The spoor of some snow-footed beast colonise the foothills of the broad, rounded black slopes slashed with snow filled crevasses, and little peaks sit up like white meringues as if each seeks to assert a claim to dominate the myriad summits.
And beyond, deep green hillsides are scarred by the dark earthworks of current endeavours, while the efforts of earlier years are etched faintly into the lime green hilly pastures. And there is Lake Sevan, spreading out to the horizon like a mirage suspended in mid air, its shimmering turquoise shallows speaking of the intensity with which generations of Armenian painters have sought to capture the extraordinary hues of its earthly and aerial surroundings.
On its northern shore great fat fingers of verdant undergrowth dip into the lake, streaks of snow tucked into the knuckles. Deep green forest covers the decline into valley after valley while grass populates the south-facing counter slopes.

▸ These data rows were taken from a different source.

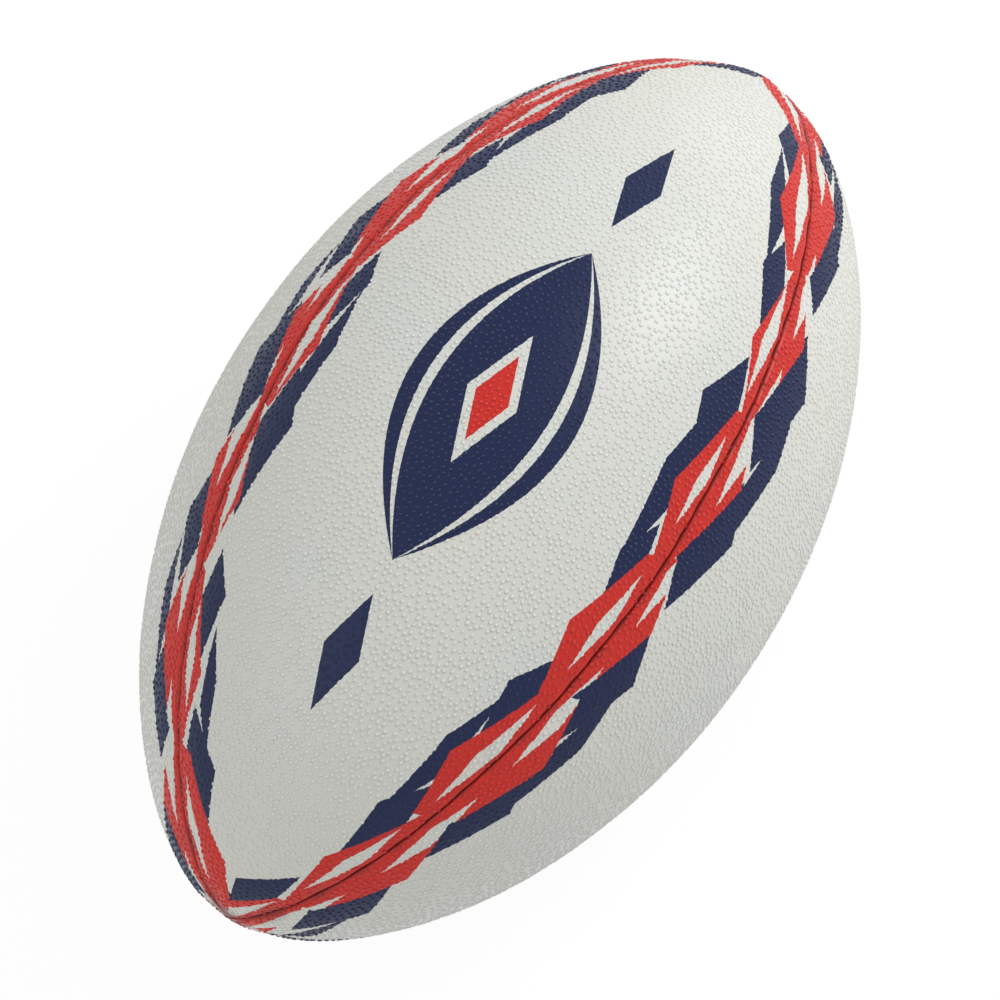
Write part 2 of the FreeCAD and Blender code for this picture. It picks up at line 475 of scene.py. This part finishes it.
def mark_face(mesh, has_valve):
    """Stores on each point whether pimples grow there and how far into the crease it lies."""
    grip, crease = [], []
    for vertex in mesh.vertices:
        x, y, z = vertex.co
        depth, full = sunk(vertex.co)
        from_seam = abs(abs(y) - abs(z)) / math.sqrt(2)
        skin = SKIN_AT_SEAM if from_seam < RUBBER else SKIN
        on_grip = depth < skin and full > BARE_TIP and from_seam > SEAM_MARGIN
        off_valve = not has_valve or math.hypot(x, z) > VALVE_DISC
        grip.append(float(on_grip and off_valve))
        crease.append(min(max((depth - CREASE_START) / CREASE_REACH, 0.0), 1.0))
    store(mesh, "grip", grip)
    store(mesh, "crease", crease)
    store(mesh, "pimple", [SHEET_TONE] * len(mesh.vertices))
    return sum(grip) / len(grip)


for panel, piece in faces.items():
    share = mark_face(piece.data, panel == "valve")
    print(f"{panel}: {share:.0%} of the points carry grip")


# %% One pimple
def pimple_object():
    """A low six-sided dome, open underneath, whose rim is sunk into the sheet."""
    shape = bmesh.new()
    corners = [2 * math.pi / PIMPLE_SIDES * i for i in range(PIMPLE_SIDES)]
    rings = []
    for radius, height in ((PIMPLE_RADIUS, -PIMPLE_ROOT), (PIMPLE_TOP_RADIUS, PIMPLE_HEIGHT)):
        rings.append([shape.verts.new((radius * math.cos(a), radius * math.sin(a), height)) for a in corners])
    for i in range(PIMPLE_SIDES):
        j = (i + 1) % PIMPLE_SIDES
        shape.faces.new((rings[0][i], rings[0][j], rings[1][j], rings[1][i]))
    shape.faces.new(rings[1])
    mesh = bpy.data.meshes.new("pimple")
    shape.to_mesh(mesh)
    shape.free()
    store(mesh, "pimple", [0.0] * PIMPLE_SIDES + [1.0] * PIMPLE_SIDES)
    return mesh_object("pimple", mesh)


pimple = pimple_object()
print(len(pimple.data.polygons), "faces on a pimple")


# %% The tree that scatters them
def pimple_tree():
    """Geometry nodes that put a pimple on each scattered point of a face."""
    tree = bpy.data.node_groups.new("Grip pimples", "GeometryNodeTree")
    tree.is_modifier = True
    sockets = {
        "Geometry": "NodeSocketGeometry",
        "Pimple": "NodeSocketObject",
        "Spacing": "NodeSocketFloat",
        "Smallest": "NodeSocketFloat",
        "Largest": "NodeSocketFloat",
        "Seed": "NodeSocketInt",
        "Material": "NodeSocketMaterial",
    }
    for label, kind in sockets.items():
        tree.interface.new_socket(label, in_out="INPUT", socket_type=kind)
    tree.interface.new_socket("Geometry", in_out="OUTPUT", socket_type="NodeSocketGeometry")
    wires = Wires(tree)
    given = wires.node("NodeGroupInput").outputs
    grip = wires.node("GeometryNodeInputNamedAttribute", {"data_type": "FLOAT"}, Name="grip")
    scatter = wires.node(
        "GeometryNodeDistributePointsOnFaces", {"distribute_method": "POISSON"},
        Mesh=given["Geometry"], Distance_Min=given["Spacing"], Density_Max=MOST_POINTS,
        Density_Factor=grip.outputs["Attribute"], Seed=given["Seed"])
    dome = wires.node("GeometryNodeObjectInfo", Object=given["Pimple"])
    size = wires.node("FunctionNodeRandomValue", {"data_type": "FLOAT"})
    wires.feed(size.inputs[2], given["Smallest"])
    wires.feed(size.inputs[3], given["Largest"])
    wires.feed(size.inputs["Seed"], given["Seed"])
    domes = wires.node(
        "GeometryNodeInstanceOnPoints", Points=scatter.outputs["Points"],
        Instance=dome.outputs["Geometry"], Rotation=scatter.outputs["Rotation"], Scale=size.outputs[1])
    joined = wires.node("GeometryNodeJoinGeometry")
    wires.feed(joined.inputs[0], domes.outputs[0])
    wires.feed(joined.inputs[0], given["Geometry"])
    real = wires.node("GeometryNodeRealizeInstances", Geometry=joined.outputs[0])
    dressed = wires.node("GeometryNodeSetMaterial", Geometry=real.outputs[0], Material=given["Material"])
    wires.feed(wires.node("NodeGroupOutput").inputs["Geometry"], dressed.outputs[0])
    return tree


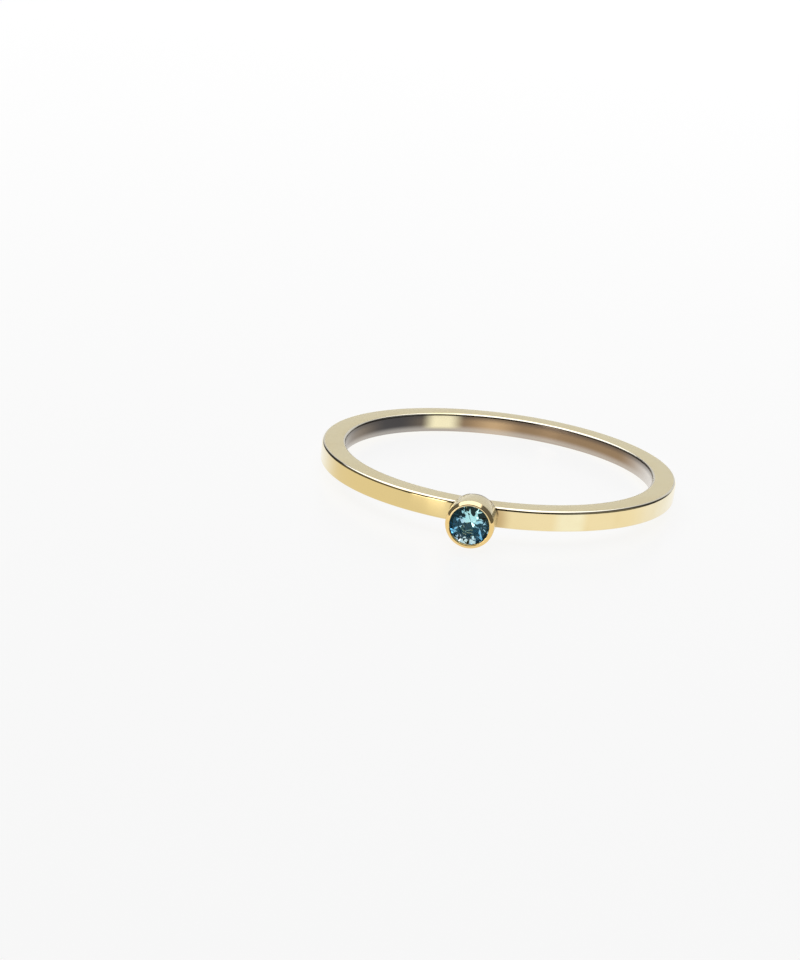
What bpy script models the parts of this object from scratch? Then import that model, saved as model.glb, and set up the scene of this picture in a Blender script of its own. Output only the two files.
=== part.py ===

We are crossing the border now into Georgia where the rolling wooded hills are scratched by tracks that hint of scant population.
Then the terrain begins to look desert like, with occasional dense pockets of habitation punctuating the grey plains, and away to the west the parallel talons of a gigantic two-pronged reservoir stretch towards us sending out silver streaks in the sunlight which turn into the lazy unkempt meanders of the river Mtkvari.
Ugly clumps of sepulchral tower blocks signal the suburbs of Tbilisi, but there is no sign of the beautiful city we have been encouraged to expect. Perhaps I am too fascinated by the view over the pilot’s shoulder, as he steadies the tiny craft and lines it up with the runway just ahead.
Less that 45 minutes after we set off, we set down and taxi across to the terminal building.
Once inside, dragging our overweight belongings, a uniformed security guard waves forms at us with one hand while he manoeuvres his cigarette with the other. We comply, as we must, and wait for two passport control staff to check us out and check us in.
Then we are through to run the gauntlet of over enthusiastic cab drivers. But we are okay. A UN driver shepherds us across the car park to the inevitable white four-wheel drive. Suddenly there is confusion. This one lacks the familiar UNICEF logo. Once again our bags are unloaded and transferred to the UNICEF driver who has been waiting for us much closer to the terminal. Our bags are dragged across the tarmac yet again, and we are off through the tree-lined streets of Tbilisi – with its impressive architecture, craggy rock formations, busy streets and scary drivers – to ‘Round Square’, the home of UN House.